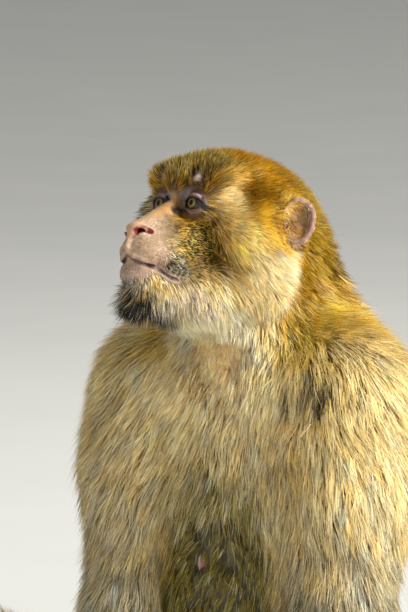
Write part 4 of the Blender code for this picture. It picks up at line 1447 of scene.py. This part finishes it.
def nails(material):
    """A nail over the end of every finger and toe, as one piece."""
    spots, turns, sizes = [], [], []
    for side in SIDES:
        hand, foot = HANDS[side], FEET[side]
        ends = [(hand, middle, tip, 4.0) for _, middle, tip in fingers()]
        ends += [(foot, middle, tip, 4.6) for _, middle, tip in toes()]
        ends += [(hand, (-30, -24, 7), (-37, -36, 6), 4.6), (foot, (-33, -52, 8), (-40, -66, 7), 5.6)]
        for place, middle, tip, width in ends:
            start, end = place.point(*middle), place.point(*tip)
            ahead = (end - start).normalized()
            across = ahead.cross(UP).normalized()
            top = across.cross(ahead)
            spots.append(end + top * (width * 1.36 * MM))
            turns.append(Matrix((across, ahead, top)).transposed().to_euler())
            sizes.append(Vector((width * 0.86, 5.6, width)) * MM)
    mesh = bpy.data.meshes.new("nails")
    mesh.from_pydata(spots, [], [])
    for name, values in (("turn", turns), ("size", sizes)):
        layer = mesh.attributes.new(name, "FLOAT_VECTOR", "POINT")
        layer.data.foreach_set("vector", np.array([value[:] for value in values], np.float32).ravel())
    obj = bpy.data.objects.new("nails", mesh)
    bpy.context.scene.collection.objects.link(obj)
    rows = obj.modifiers.new("nail_rows", "NODES")
    rows.node_group = nail_tree()
    values = {"Arch": 0.62, "Thickness": 0.17, "Tip Width": 0.72, "Tip": (0.0, 1.0, -0.62)}
    values["Material"] = material
    for item in rows.node_group.interface.items_tree:
        if item.name in values:
            rows[item.identifier] = values[item.name]
    solid = bpy.data.meshes.new_from_object(obj.evaluated_get(bpy.context.evaluated_depsgraph_get()))
    solid.materials.clear()
    solid.materials.append(material)
    solid.polygons.foreach_set("material_index", np.zeros(len(solid.polygons), np.int32))
    solid.shade_smooth()
    obj.data = solid
    obj.modifiers.clear()
    return obj


def nail_finish():
    material, tree, shader, coordinates = finish("nail_horn", 0.35, Coat_Weight=0.2)
    bands = noise(tree, coordinates, 500.0, 3.0)
    ramp = tree.nodes.new("ShaderNodeValToRGB")
    ramp.color_ramp.elements[0].color = (0.028, 0.02, 0.016, 1)
    ramp.color_ramp.elements[1].color = (0.12, 0.09, 0.07, 1)
    tree.links.new(bands.outputs["Fac"], ramp.inputs["Fac"])
    tree.links.new(ramp.outputs["Color"], shader.inputs["Base Color"])
    bumped(tree, shader, bands.outputs["Fac"], 0.3, 0.0003)
    return material


# ---------------------------------------------------------- the pieces of the coat

# How many of the hairs lead a lock, and how far the others are drawn to them.
HEAD_LOCKS, BODY_LOCKS = (0.08, 0.26), (0.05, 0.36)
# The pieces whose long hairs bend enough to need a ring at the bend.
CURVED = ("coat_chest", "coat_upper_arm", "coat_forearm", "coat_throat")
# Where each part of the coat is worked out, from corner to corner, and on how fine a grid.
HEAD_GRID = ((-0.09, -0.155, 0.330), (0.09, 0.08, 0.520), 0.002)
BODY_GRID = ((-0.27, -0.29, -0.02), (0.27, 0.16, 0.46), 0.004)


def body_zones(roots):
    """Which piece of the body's coat each root belongs to."""
    x, y, z = roots.T
    names = np.where(x > 0.008, "coat_chest_left", "coat_chest_right").astype("<U24")
    names[y > 0.02] = "coat_back"
    for side, label in SIDES.items():
        shoulder, wrist, bend = mirrored(SHOULDER, side), mirrored(WRIST, side), elbow(side)
        hip, ankle, fold = mirrored(HIP, side), mirrored(ANKLE, side), knee(side)
        lines = {
            "coat_upper_arm_" + label: (shoulder, bend, 0.040),
            "coat_forearm_" + label: (bend, wrist, 0.034),
            "coat_thigh_" + label: (hip.lerp(fold, 0.2), fold, 0.058),
            "coat_shin_" + label: (fold, ankle, 0.036),
        }
        for name, (start, end, reach) in lines.items():
            names[off_line(roots, np.array(start), np.array(end - start)) < reach] = name
    names[(z < 0.045) & (y < -0.09)] = "coat_hands_feet"
    return names


def head_zones(roots):
    """Which piece of the head's coat each root belongs to."""
    _, y, z = SKULL.local(roots).T
    names = np.where(z > 8, "coat_crown", "coat_cheeks").astype("<U24")
    names[z < -42] = "coat_throat"
    names[(y < -66) & (z < 14)] = "coat_face"
    return names


def coat(points, faces, uv):
    """Every piece of the coat, as named arrays."""
    rng = np.random.default_rng(11)
    centres = points[faces].mean(axis=1)
    above = (centres - np.array(NECK_SEAM)) @ np.array(NECK_SEAM_NORMAL) > 0.0
    masses = dressed_masses()
    pieces = []
    for is_head, grid in ((True, HEAD_GRID), (False, BODY_GRID)):
        chosen = above if is_head else ~above
        coating = Coating(masses, *grid)
        roots, places = rooted(points, faces[chosen], uv[chosen], rng)
        marks = painted(roots)
        path = combed(roots, marks, coating, rng)
        path, own = gathered(path, *(HEAD_LOCKS if is_head else BODY_LOCKS), rng)
        colours = shaded(marks, own, rng)
        width = marks["width"][:, 0] * MM * rng.uniform(0.6, 1.25, len(roots))
        names = head_zones(roots) if is_head else body_zones(roots)
        for name in sorted(set(names)):
            mine = names == name
            curved = name.startswith(CURVED)
            made = tuft_mesh(path[mine], width[mine], colours[mine], places[mine], curved)
            pieces.append((name, made))
    return pieces


def slot_of(name):
    """The material slot of a piece of the coat."""
    if name.startswith(("coat_crown", "coat_cheeks", "coat_throat", "coat_face")):
        return "crown_fur"
    if name.startswith(("coat_forearm", "coat_shin", "coat_hands")):
        return "limb_fur"
    return "mantle_fur"


# --------------------------------------------------------- the camera and the lights

# What the camera looks at, from where, and how tall the picture is there.
VIEW_POINT = Vector((-0.0198, -0.0427, 0.3889))
VIEW_TURN, VIEW_LIFT = math.radians(30), math.radians(8)
VIEW_DISTANCE = 3.5
VIEW_HEIGHT = 0.396
SENSOR = 36.0


def add_light(name, spot, size, power, colour):
    light = bpy.data.lights.new(name, "AREA")
    light.shape = "DISK"
    light.size = size
    light.energy = power
    light.color = colour
    obj = bpy.data.objects.new(name, light)
    obj.location = spot
    obj.rotation_euler = (VIEW_POINT - Vector(spot)).to_track_quat("-Z", "Y").to_euler()
    bpy.context.scene.collection.objects.link(obj)


def camera_and_light():
    """The camera, a warm sun-side lamp with two weaker ones, and the pale floor."""
    towards = Vector((
        math.sin(VIEW_TURN) * math.cos(VIEW_LIFT),
        -math.cos(VIEW_TURN) * math.cos(VIEW_LIFT),
        math.sin(VIEW_LIFT),
    ))
    right = Vector((math.cos(VIEW_TURN), math.sin(VIEW_TURN), 0))
    data = bpy.data.cameras.new("camera")
    data.sensor_fit = "VERTICAL"
    data.sensor_height = SENSOR
    data.lens = SENSOR * VIEW_DISTANCE / VIEW_HEIGHT
    data.clip_end = 100.0
    camera = bpy.data.objects.new("camera", data)
    camera.location = VIEW_POINT + towards * VIEW_DISTANCE
    camera.rotation_euler = (-towards).to_track_quat("-Z", "Y").to_euler()
    bpy.context.scene.collection.objects.link(camera)
    bpy.context.scene.camera = camera
    bpy.context.scene.view_settings.view_transform = "Standard"

    flat = Vector((towards.x, towards.y, 0)).normalized()
    key_spot = VIEW_POINT + (right * 2.1 + flat * 1.1 + UP * 1.15) * 2.6
    add_light("key", key_spot, 2.6, 1080, (1.0, 0.97, 0.90))
    add_light("fill", VIEW_POINT - right * 2.8 + flat * 2.4 + UP * 0.6, 3.0, 52, (0.97, 0.98, 1.0))
    add_light("rim", VIEW_POINT + right * 0.6 - flat * 1.8 + UP * 1.6, 1.0, 26, (1.0, 0.97, 0.92))
    world = bpy.data.worlds.new("studio")
    world.use_nodes = True
    world.node_tree.nodes["Background"].inputs["Color"].default_value = (0.95, 0.95, 0.93, 1)
    world.node_tree.nodes["Background"].inputs["Strength"].default_value = 0.38
    bpy.context.scene.world = world

    material, tree, shader, coordinates = finish("pale_floor", 0.85)
    grain = noise(tree, coordinates, 6.0, 3.0)
    ramp = tree.nodes.new("ShaderNodeValToRGB")
    ramp.color_ramp.elements[0].color = (0.50, 0.51, 0.50, 1)
    ramp.color_ramp.elements[1].color = (0.56, 0.56, 0.545, 1)
    tree.links.new(grain.outputs["Fac"], ramp.inputs["Fac"])
    tree.links.new(ramp.outputs["Color"], shader.inputs["Base Color"])
    corners = np.array([(-30, -30, 0), (30, -30, 0), (30, 30, 0), (-30, 30, 0)], float)
    floor = shown("floor", corners, np.array([(0, 1, 2), (0, 2, 3)]), material=material)
    floor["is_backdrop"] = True


# ------------------------------------------------------------- the finished animal


def main():
    """Builds every piece, puts each on the body and hides the nodes that it replaces."""
    camera_and_light()
    points, faces = skin_shape()
    marks = painted(points)
    skin = shown("skin", points, faces, colours=marks["skin"], material=skin_finish())
    uv = unwrapped(skin)
    eyes = eye_finish()
    for side, name in SIDES.items():
        obj = eyeball(side, "eyeball_" + name, eyes)
        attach(obj, "root")
        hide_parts("eye_" + name)
    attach(skin, "root")
    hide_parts(*[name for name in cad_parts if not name.startswith("eye")])
    claws = nails(nail_finish())
    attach(claws, "root")
    fur = fur_finish("fur", 0.60)
    for name, (corners, triangles, colours, flat) in coat(points, faces, uv):
        obj = shown(name, corners, triangles, colours, flat[triangles.ravel()], fur, smooth=False)
        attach(obj, "root")
        slot_of(name)


main()
dressed_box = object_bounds()
boxes = {"solids": solid_box, "dressed": dressed_box}
{name: [list(map(float, corner)) for corner in box] for name, box in boxes.items()}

::::::::

Exact repetition is required for the lines from the one that contains "hide_parts(*[name for name" through the final line; leave out everything else.

    hide_parts(*[name for name in cad_parts if not name.startswith("eye")])
    claws = nails(nail_finish())
    attach(claws, "root")
    fur = fur_finish("fur", 0.60)
    for name, (corners, triangles, colours, flat) in coat(points, faces, uv):
        obj = shown(name, corners, triangles, colours, flat[triangles.ravel()], fur, smooth=False)
        attach(obj, "root")
        slot_of(name)


main()
dressed_box = object_bounds()
boxes = {"solids": solid_box, "dressed": dressed_box}
{name: [list(map(float, corner)) for corner in box] for name, box in boxes.items()}